Go through the data below. Pull out every line that has the word "manifold".

══════

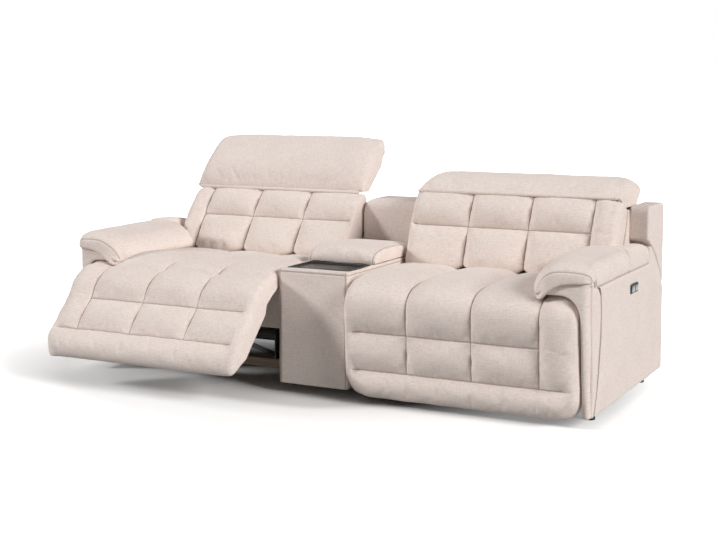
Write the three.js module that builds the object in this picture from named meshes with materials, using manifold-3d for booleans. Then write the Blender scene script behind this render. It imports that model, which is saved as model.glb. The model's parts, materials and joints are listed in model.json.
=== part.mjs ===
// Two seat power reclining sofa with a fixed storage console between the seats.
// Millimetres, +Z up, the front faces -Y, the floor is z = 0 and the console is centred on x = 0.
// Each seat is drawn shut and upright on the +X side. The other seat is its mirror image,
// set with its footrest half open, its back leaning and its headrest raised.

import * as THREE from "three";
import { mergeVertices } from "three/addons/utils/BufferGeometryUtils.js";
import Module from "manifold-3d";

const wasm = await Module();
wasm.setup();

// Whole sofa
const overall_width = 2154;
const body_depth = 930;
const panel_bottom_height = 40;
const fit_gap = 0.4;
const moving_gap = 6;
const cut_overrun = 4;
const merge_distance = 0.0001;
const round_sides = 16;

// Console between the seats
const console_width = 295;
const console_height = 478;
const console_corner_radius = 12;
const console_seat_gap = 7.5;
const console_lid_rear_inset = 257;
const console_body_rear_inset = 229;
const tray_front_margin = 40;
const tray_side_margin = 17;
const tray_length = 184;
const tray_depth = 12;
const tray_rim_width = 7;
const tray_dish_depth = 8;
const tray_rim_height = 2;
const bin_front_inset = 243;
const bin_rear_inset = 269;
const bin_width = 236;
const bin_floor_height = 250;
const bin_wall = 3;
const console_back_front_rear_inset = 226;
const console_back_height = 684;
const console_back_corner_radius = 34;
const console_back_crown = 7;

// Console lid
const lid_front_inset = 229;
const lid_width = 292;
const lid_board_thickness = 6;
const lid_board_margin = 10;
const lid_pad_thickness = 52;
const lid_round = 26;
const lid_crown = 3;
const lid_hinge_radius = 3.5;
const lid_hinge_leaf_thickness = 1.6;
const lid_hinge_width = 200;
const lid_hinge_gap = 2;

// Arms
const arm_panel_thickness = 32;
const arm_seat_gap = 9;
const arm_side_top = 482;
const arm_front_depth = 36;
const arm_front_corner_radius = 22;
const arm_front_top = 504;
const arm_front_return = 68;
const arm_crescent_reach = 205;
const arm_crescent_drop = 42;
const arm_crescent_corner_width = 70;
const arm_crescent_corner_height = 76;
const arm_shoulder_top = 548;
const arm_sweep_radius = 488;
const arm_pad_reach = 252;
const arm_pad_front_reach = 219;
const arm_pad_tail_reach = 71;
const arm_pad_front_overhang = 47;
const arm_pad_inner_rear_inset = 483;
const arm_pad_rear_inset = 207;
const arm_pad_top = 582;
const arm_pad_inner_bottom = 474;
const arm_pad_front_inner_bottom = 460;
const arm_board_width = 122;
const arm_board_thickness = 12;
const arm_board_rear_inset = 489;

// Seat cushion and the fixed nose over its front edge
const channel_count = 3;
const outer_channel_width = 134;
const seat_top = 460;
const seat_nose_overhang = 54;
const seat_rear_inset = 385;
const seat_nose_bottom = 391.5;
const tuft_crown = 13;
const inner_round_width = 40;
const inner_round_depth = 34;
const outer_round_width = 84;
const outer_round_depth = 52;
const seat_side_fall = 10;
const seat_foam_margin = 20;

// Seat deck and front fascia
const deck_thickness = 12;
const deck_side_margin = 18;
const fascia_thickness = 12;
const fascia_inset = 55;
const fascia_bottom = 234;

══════

Answer to the task:
Write the three.js module that builds the object in this picture from named meshes with materials, using manifold-3d for booleans. Then write the Blender scene script behind this render. It imports that model, which is saved as model.glb. The model's parts, materials and joints are listed in model.json.
import Module from "manifold-3d";